Your objective >>
The records that follow must be repeated verbatim, every one of them.

Supplied material >>
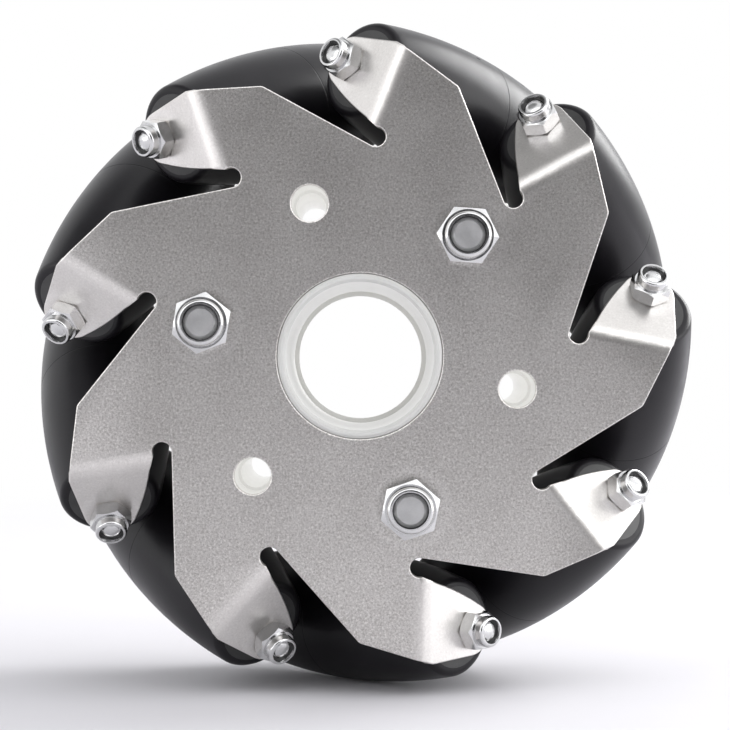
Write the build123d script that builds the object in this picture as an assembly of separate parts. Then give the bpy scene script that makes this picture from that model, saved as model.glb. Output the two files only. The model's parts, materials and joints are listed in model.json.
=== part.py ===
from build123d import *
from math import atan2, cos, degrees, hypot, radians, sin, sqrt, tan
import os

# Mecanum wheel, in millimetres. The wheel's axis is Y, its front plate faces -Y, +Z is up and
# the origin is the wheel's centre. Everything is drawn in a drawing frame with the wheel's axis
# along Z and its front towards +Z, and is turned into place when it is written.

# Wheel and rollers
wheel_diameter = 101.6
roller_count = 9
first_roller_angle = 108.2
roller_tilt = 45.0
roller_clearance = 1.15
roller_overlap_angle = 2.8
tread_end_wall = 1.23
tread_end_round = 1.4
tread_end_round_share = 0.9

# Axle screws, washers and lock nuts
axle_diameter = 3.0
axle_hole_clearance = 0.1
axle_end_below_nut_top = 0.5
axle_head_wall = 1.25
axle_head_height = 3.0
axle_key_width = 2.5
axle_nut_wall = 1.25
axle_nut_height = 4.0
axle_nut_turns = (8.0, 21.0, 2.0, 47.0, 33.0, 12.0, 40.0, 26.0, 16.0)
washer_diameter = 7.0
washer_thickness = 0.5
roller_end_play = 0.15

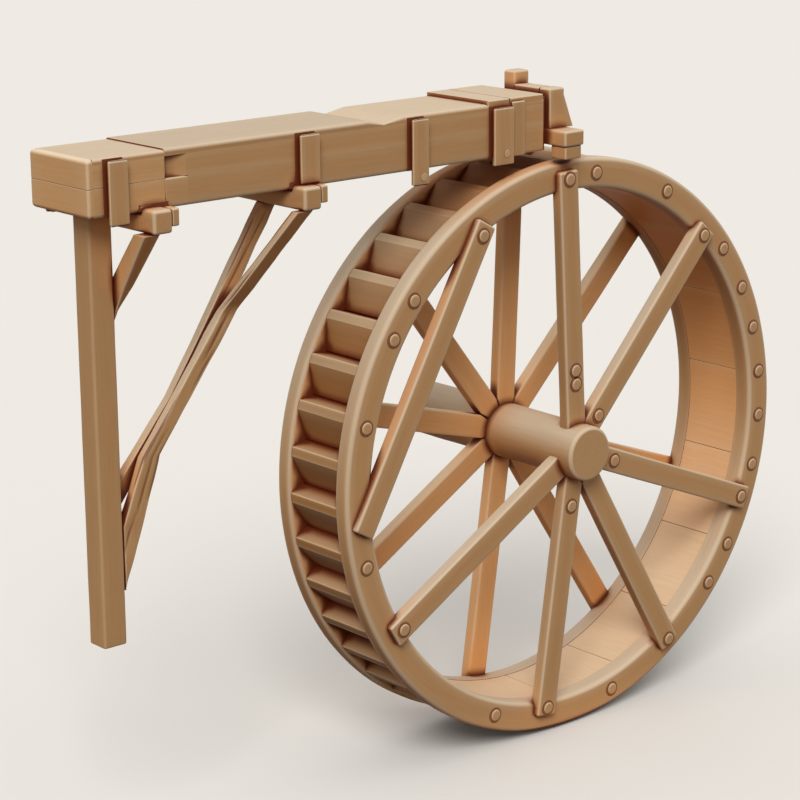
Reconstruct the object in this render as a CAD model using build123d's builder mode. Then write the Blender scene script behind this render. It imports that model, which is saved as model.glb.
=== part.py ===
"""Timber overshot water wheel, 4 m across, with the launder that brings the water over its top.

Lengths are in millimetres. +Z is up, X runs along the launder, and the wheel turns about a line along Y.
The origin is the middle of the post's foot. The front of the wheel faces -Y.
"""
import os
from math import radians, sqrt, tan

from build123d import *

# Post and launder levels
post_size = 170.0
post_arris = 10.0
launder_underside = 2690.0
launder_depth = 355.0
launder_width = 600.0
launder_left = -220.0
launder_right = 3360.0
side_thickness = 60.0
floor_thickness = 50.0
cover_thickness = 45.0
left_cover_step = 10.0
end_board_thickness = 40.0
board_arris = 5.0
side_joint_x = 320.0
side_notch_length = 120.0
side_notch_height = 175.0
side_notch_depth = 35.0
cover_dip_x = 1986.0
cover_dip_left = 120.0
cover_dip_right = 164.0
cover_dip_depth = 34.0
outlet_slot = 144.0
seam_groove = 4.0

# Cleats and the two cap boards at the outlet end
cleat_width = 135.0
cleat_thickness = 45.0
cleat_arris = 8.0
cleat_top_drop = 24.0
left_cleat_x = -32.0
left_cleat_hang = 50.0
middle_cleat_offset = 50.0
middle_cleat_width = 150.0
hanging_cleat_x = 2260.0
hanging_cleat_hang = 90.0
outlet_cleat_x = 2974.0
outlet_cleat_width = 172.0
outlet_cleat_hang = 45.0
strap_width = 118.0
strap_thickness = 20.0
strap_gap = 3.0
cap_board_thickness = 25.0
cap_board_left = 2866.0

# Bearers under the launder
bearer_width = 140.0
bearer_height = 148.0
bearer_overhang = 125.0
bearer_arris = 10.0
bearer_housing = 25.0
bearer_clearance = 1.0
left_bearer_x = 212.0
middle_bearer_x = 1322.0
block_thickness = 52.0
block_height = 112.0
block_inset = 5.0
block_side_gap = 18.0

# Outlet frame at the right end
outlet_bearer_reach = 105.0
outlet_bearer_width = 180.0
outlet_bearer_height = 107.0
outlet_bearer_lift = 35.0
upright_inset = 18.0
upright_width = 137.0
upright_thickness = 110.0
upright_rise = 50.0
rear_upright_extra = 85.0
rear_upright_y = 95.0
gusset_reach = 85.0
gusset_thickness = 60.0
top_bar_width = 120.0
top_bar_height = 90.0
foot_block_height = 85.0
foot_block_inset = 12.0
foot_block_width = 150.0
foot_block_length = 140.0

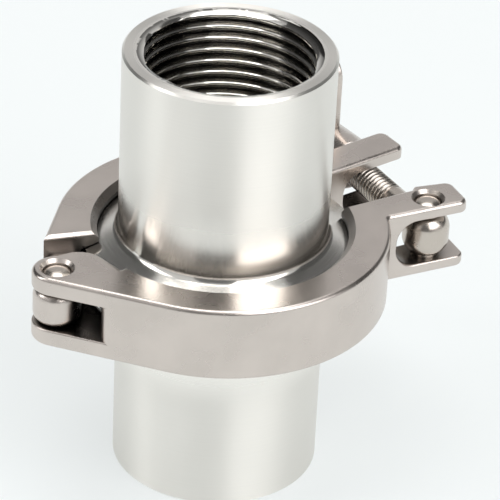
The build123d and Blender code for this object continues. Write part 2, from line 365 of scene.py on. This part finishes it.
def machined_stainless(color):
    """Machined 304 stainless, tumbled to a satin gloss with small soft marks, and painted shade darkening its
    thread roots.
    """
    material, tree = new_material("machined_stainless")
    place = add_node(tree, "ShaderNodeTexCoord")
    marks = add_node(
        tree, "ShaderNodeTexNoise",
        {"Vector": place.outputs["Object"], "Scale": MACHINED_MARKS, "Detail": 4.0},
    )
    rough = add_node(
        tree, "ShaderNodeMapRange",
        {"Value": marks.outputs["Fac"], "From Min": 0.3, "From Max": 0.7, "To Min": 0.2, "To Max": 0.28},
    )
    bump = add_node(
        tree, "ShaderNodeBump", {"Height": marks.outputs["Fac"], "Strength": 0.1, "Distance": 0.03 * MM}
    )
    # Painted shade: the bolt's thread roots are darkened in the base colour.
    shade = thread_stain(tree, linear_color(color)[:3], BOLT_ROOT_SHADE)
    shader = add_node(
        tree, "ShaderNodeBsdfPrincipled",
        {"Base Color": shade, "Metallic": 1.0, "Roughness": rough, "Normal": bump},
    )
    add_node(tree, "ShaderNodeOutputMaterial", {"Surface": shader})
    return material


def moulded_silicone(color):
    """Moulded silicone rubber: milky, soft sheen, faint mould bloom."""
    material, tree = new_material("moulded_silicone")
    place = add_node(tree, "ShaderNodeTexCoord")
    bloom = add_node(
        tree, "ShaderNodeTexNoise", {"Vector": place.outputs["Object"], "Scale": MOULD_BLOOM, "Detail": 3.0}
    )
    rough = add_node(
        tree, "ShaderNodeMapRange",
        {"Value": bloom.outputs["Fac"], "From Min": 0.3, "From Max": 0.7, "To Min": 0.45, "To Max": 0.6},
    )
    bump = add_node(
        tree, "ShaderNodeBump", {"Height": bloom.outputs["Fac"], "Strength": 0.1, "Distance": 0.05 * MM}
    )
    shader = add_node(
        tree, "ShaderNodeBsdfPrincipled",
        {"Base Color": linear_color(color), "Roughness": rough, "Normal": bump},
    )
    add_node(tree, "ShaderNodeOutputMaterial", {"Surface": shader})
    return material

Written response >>
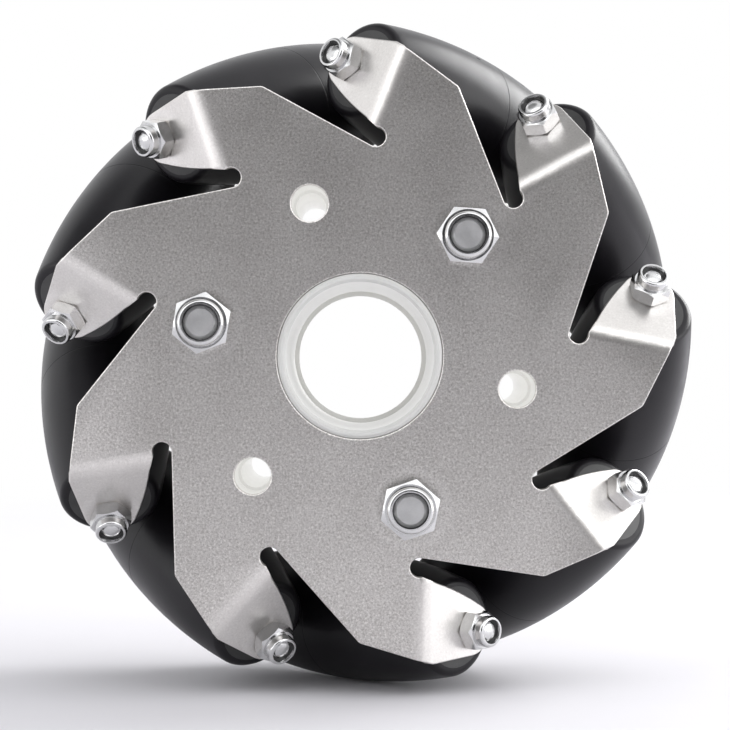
Write the build123d script that builds the object in this picture as an assembly of separate parts. Then give the bpy scene script that makes this picture from that model, saved as model.glb. Output the two files only. The model's parts, materials and joints are listed in model.json.
=== part.py ===
from build123d import *
from math import atan2, cos, degrees, hypot, radians, sin, sqrt, tan
import os

# Mecanum wheel, in millimetres. The wheel's axis is Y, its front plate faces -Y, +Z is up and
# the origin is the wheel's centre. Everything is drawn in a drawing frame with the wheel's axis
# along Z and its front towards +Z, and is turned into place when it is written.

# Wheel and rollers
wheel_diameter = 101.6
roller_count = 9
first_roller_angle = 108.2
roller_tilt = 45.0
roller_clearance = 1.15
roller_overlap_angle = 2.8
tread_end_wall = 1.23
tread_end_round = 1.4
tread_end_round_share = 0.9

# Axle screws, washers and lock nuts
axle_diameter = 3.0
axle_hole_clearance = 0.1
axle_end_below_nut_top = 0.5
axle_head_wall = 1.25
axle_head_height = 3.0
axle_key_width = 2.5
axle_nut_wall = 1.25
axle_nut_height = 4.0
axle_nut_turns = (8.0, 21.0, 2.0, 47.0, 33.0, 12.0, 40.0, 26.0, 16.0)
washer_diameter = 7.0
washer_thickness = 0.5
roller_end_play = 0.15

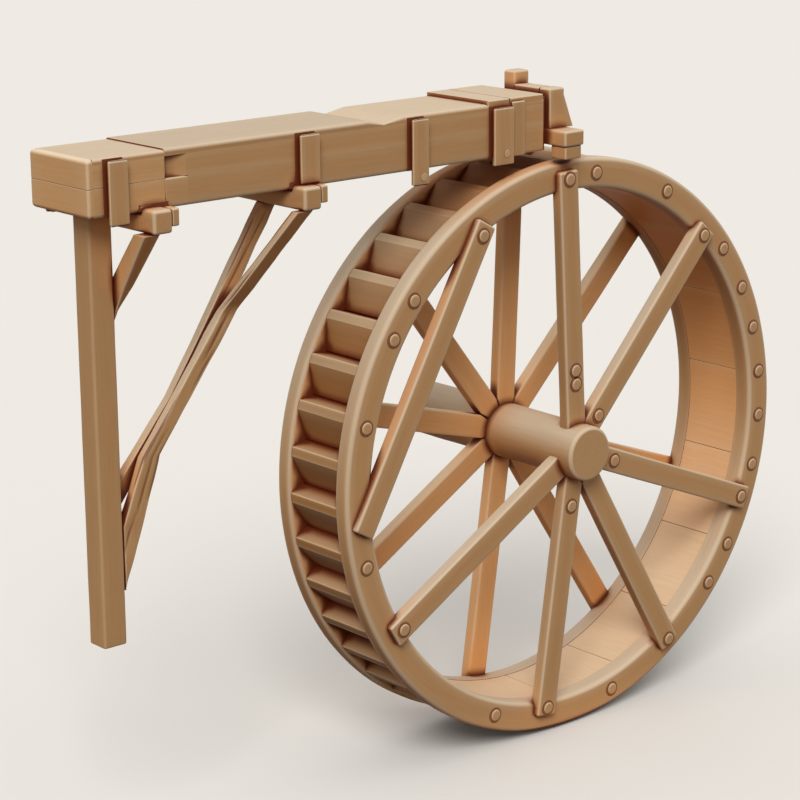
Reconstruct the object in this render as a CAD model using build123d's builder mode. Then write the Blender scene script behind this render. It imports that model, which is saved as model.glb.
=== part.py ===
"""Timber overshot water wheel, 4 m across, with the launder that brings the water over its top.

Lengths are in millimetres. +Z is up, X runs along the launder, and the wheel turns about a line along Y.
The origin is the middle of the post's foot. The front of the wheel faces -Y.
"""
import os
from math import radians, sqrt, tan

from build123d import *

# Post and launder levels
post_size = 170.0
post_arris = 10.0
launder_underside = 2690.0
launder_depth = 355.0
launder_width = 600.0
launder_left = -220.0
launder_right = 3360.0
side_thickness = 60.0
floor_thickness = 50.0
cover_thickness = 45.0
left_cover_step = 10.0
end_board_thickness = 40.0
board_arris = 5.0
side_joint_x = 320.0
side_notch_length = 120.0
side_notch_height = 175.0
side_notch_depth = 35.0
cover_dip_x = 1986.0
cover_dip_left = 120.0
cover_dip_right = 164.0
cover_dip_depth = 34.0
outlet_slot = 144.0
seam_groove = 4.0

# Cleats and the two cap boards at the outlet end
cleat_width = 135.0
cleat_thickness = 45.0
cleat_arris = 8.0
cleat_top_drop = 24.0
left_cleat_x = -32.0
left_cleat_hang = 50.0
middle_cleat_offset = 50.0
middle_cleat_width = 150.0
hanging_cleat_x = 2260.0
hanging_cleat_hang = 90.0
outlet_cleat_x = 2974.0
outlet_cleat_width = 172.0
outlet_cleat_hang = 45.0
strap_width = 118.0
strap_thickness = 20.0
strap_gap = 3.0
cap_board_thickness = 25.0
cap_board_left = 2866.0

# Bearers under the launder
bearer_width = 140.0
bearer_height = 148.0
bearer_overhang = 125.0
bearer_arris = 10.0
bearer_housing = 25.0
bearer_clearance = 1.0
left_bearer_x = 212.0
middle_bearer_x = 1322.0
block_thickness = 52.0
block_height = 112.0
block_inset = 5.0
block_side_gap = 18.0

# Outlet frame at the right end
outlet_bearer_reach = 105.0
outlet_bearer_width = 180.0
outlet_bearer_height = 107.0
outlet_bearer_lift = 35.0
upright_inset = 18.0
upright_width = 137.0
upright_thickness = 110.0
upright_rise = 50.0
rear_upright_extra = 85.0
rear_upright_y = 95.0
gusset_reach = 85.0
gusset_thickness = 60.0
top_bar_width = 120.0
top_bar_height = 90.0
foot_block_height = 85.0
foot_block_inset = 12.0
foot_block_width = 150.0
foot_block_length = 140.0

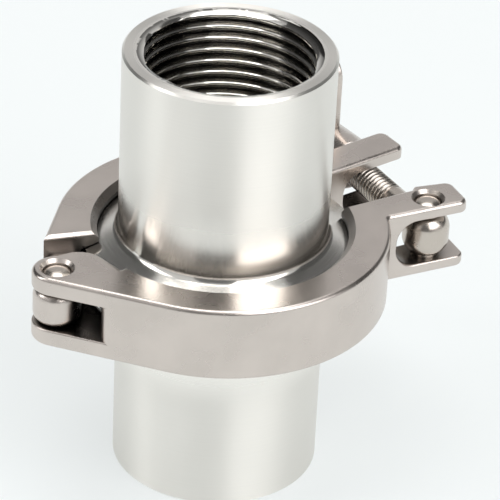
The build123d and Blender code for this object continues. Write part 2, from line 365 of scene.py on. This part finishes it.
def machined_stainless(color):
    """Machined 304 stainless, tumbled to a satin gloss with small soft marks, and painted shade darkening its
    thread roots.
    """
    material, tree = new_material("machined_stainless")
    place = add_node(tree, "ShaderNodeTexCoord")
    marks = add_node(
        tree, "ShaderNodeTexNoise",
        {"Vector": place.outputs["Object"], "Scale": MACHINED_MARKS, "Detail": 4.0},
    )
    rough = add_node(
        tree, "ShaderNodeMapRange",
        {"Value": marks.outputs["Fac"], "From Min": 0.3, "From Max": 0.7, "To Min": 0.2, "To Max": 0.28},
    )
    bump = add_node(
        tree, "ShaderNodeBump", {"Height": marks.outputs["Fac"], "Strength": 0.1, "Distance": 0.03 * MM}
    )
    # Painted shade: the bolt's thread roots are darkened in the base colour.
    shade = thread_stain(tree, linear_color(color)[:3], BOLT_ROOT_SHADE)
    shader = add_node(
        tree, "ShaderNodeBsdfPrincipled",
        {"Base Color": shade, "Metallic": 1.0, "Roughness": rough, "Normal": bump},
    )
    add_node(tree, "ShaderNodeOutputMaterial", {"Surface": shader})
    return material


def moulded_silicone(color):
    """Moulded silicone rubber: milky, soft sheen, faint mould bloom."""
    material, tree = new_material("moulded_silicone")
    place = add_node(tree, "ShaderNodeTexCoord")
    bloom = add_node(
        tree, "ShaderNodeTexNoise", {"Vector": place.outputs["Object"], "Scale": MOULD_BLOOM, "Detail": 3.0}
    )
    rough = add_node(
        tree, "ShaderNodeMapRange",
        {"Value": bloom.outputs["Fac"], "From Min": 0.3, "From Max": 0.7, "To Min": 0.45, "To Max": 0.6},
    )
    bump = add_node(
        tree, "ShaderNodeBump", {"Height": bloom.outputs["Fac"], "Strength": 0.1, "Distance": 0.05 * MM}
    )
    shader = add_node(
        tree, "ShaderNodeBsdfPrincipled",
        {"Base Color": linear_color(color), "Roughness": rough, "Normal": bump},
    )
    add_node(tree, "ShaderNodeOutputMaterial", {"Surface": shader})
    return material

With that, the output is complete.